* [Materials provided]
+++

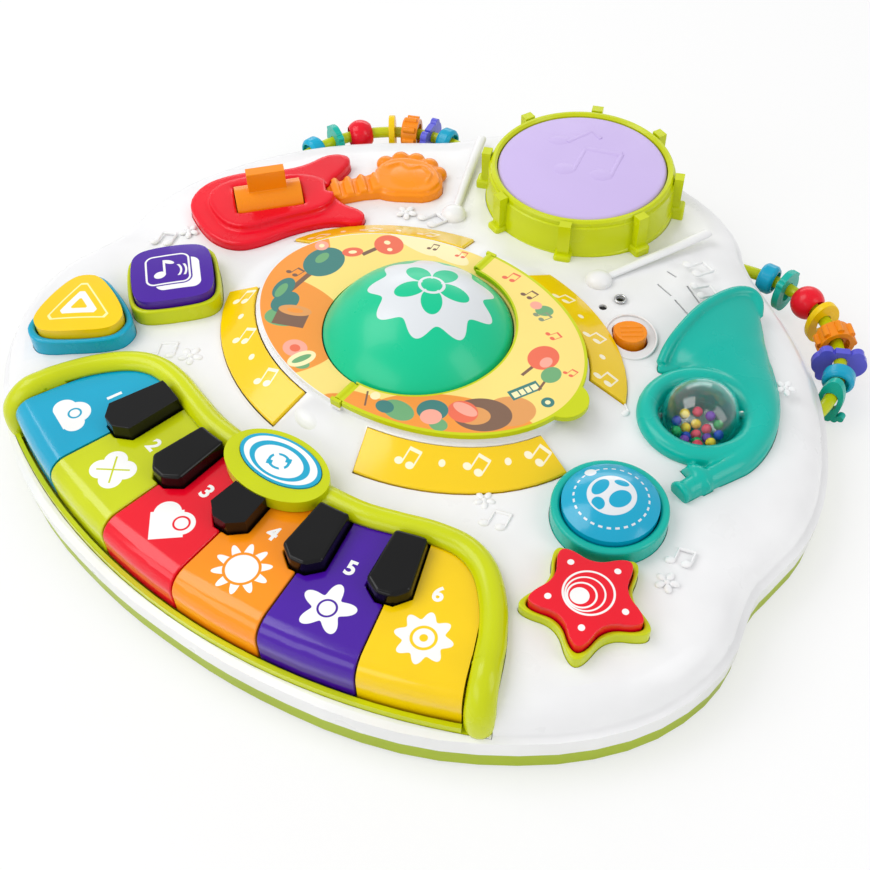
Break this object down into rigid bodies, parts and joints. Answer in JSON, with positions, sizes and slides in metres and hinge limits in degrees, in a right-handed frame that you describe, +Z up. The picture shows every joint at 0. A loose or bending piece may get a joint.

+++

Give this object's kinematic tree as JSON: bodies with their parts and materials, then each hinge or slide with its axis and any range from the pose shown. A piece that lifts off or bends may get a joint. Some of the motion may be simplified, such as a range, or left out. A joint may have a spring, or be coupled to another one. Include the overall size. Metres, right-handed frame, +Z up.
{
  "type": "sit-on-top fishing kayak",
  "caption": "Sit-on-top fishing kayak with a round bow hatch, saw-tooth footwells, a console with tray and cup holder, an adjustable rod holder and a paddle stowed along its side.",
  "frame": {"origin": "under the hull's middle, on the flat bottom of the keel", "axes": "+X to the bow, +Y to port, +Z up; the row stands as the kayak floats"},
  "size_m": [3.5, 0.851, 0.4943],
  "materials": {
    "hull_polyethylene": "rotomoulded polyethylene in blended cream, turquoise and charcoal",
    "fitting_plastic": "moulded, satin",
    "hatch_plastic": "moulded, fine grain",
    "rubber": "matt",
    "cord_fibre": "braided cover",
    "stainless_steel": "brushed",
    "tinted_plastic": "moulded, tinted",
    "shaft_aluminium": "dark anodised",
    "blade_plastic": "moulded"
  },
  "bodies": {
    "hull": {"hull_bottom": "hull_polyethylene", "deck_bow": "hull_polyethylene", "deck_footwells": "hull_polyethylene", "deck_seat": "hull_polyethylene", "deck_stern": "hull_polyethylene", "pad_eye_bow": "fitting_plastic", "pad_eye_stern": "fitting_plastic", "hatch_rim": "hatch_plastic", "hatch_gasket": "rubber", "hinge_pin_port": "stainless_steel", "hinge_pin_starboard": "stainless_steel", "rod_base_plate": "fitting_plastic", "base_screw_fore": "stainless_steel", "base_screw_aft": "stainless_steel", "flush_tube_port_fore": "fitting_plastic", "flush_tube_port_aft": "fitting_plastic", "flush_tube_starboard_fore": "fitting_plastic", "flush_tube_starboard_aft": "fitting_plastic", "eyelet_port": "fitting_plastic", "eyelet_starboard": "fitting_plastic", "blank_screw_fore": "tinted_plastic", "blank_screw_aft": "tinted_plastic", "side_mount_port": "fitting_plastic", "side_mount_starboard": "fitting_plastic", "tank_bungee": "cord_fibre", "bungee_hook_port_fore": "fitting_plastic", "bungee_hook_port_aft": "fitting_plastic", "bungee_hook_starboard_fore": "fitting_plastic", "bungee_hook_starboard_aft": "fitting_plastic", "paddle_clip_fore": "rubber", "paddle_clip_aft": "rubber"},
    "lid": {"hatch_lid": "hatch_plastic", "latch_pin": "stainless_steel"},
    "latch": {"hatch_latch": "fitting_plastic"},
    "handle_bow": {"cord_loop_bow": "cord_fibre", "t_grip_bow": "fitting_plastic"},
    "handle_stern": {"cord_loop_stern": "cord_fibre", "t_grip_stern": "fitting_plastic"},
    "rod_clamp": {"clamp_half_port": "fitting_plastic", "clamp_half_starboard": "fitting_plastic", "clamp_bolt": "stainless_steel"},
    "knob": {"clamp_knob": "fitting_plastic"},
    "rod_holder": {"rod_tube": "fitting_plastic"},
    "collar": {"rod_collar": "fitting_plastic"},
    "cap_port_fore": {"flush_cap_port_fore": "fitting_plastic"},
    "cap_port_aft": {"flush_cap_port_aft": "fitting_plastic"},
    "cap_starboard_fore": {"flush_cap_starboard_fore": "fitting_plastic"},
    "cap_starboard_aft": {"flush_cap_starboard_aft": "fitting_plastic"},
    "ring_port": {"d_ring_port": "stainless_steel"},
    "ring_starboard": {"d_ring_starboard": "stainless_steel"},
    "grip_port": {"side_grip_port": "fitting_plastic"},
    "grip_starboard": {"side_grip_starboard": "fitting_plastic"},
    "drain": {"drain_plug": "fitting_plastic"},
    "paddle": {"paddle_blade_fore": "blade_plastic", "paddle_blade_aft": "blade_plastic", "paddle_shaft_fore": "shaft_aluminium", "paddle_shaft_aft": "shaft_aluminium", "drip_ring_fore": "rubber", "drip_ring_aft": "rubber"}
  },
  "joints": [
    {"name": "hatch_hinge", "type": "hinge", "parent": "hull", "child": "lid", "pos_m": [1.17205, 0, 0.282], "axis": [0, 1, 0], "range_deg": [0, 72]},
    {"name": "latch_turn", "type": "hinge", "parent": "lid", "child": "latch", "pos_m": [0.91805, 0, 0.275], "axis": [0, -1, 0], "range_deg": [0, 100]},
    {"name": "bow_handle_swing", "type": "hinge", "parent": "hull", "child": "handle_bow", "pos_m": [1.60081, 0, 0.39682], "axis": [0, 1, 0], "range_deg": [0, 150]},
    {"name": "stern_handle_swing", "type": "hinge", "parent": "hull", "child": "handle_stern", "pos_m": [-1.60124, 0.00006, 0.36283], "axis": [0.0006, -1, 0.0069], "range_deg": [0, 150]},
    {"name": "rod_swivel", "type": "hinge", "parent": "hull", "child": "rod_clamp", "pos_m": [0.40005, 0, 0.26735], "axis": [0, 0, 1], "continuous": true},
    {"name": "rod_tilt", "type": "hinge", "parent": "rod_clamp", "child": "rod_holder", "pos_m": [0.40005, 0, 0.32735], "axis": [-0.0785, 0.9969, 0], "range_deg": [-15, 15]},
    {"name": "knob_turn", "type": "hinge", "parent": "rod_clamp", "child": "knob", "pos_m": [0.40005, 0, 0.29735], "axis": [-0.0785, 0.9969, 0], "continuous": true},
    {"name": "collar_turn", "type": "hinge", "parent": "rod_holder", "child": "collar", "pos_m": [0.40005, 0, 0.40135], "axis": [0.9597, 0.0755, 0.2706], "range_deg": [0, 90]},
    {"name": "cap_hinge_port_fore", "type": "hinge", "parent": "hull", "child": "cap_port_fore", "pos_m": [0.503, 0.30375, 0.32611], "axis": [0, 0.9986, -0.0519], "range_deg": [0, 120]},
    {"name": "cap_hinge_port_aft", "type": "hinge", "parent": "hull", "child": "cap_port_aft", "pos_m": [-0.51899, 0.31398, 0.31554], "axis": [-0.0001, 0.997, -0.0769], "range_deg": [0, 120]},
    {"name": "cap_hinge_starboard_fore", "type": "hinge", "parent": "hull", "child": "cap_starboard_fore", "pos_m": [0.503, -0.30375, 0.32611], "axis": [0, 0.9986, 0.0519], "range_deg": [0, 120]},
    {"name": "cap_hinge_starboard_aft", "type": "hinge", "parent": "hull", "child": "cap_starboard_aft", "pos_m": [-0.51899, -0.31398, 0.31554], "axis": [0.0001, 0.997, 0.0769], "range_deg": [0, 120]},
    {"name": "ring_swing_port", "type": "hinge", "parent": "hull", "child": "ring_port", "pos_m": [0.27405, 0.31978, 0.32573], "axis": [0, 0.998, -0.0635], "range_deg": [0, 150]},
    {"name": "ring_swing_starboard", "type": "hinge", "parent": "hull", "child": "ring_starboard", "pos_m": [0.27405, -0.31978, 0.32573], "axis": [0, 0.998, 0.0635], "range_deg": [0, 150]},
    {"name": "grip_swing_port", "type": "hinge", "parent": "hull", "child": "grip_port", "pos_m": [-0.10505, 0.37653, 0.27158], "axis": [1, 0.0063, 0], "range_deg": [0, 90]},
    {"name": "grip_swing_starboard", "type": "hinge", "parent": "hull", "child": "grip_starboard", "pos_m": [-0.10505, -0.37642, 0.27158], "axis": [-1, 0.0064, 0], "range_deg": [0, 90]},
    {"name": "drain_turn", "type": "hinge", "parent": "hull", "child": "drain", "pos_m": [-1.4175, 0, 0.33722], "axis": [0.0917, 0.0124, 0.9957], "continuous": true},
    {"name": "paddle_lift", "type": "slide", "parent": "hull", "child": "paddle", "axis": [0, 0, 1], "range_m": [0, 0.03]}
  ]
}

+++

* [Exercise prompt] In the records above, locate every line with the string "parts" and copy it.

* [Solved problem]
Break this object down into rigid bodies, parts and joints. Answer in JSON, with positions, sizes and slides in metres and hinge limits in degrees, in a right-handed frame that you describe, +Z up. The picture shows every joint at 0. A loose or bending piece may get a joint.
Give this object's kinematic tree as JSON: bodies with their parts and materials, then each hinge or slide with its axis and any range from the pose shown. A piece that lifts off or bends may get a joint. Some of the motion may be simplified, such as a range, or left out. A joint may have a spring, or be coupled to another one. Include the overall size. Metres, right-handed frame, +Z up.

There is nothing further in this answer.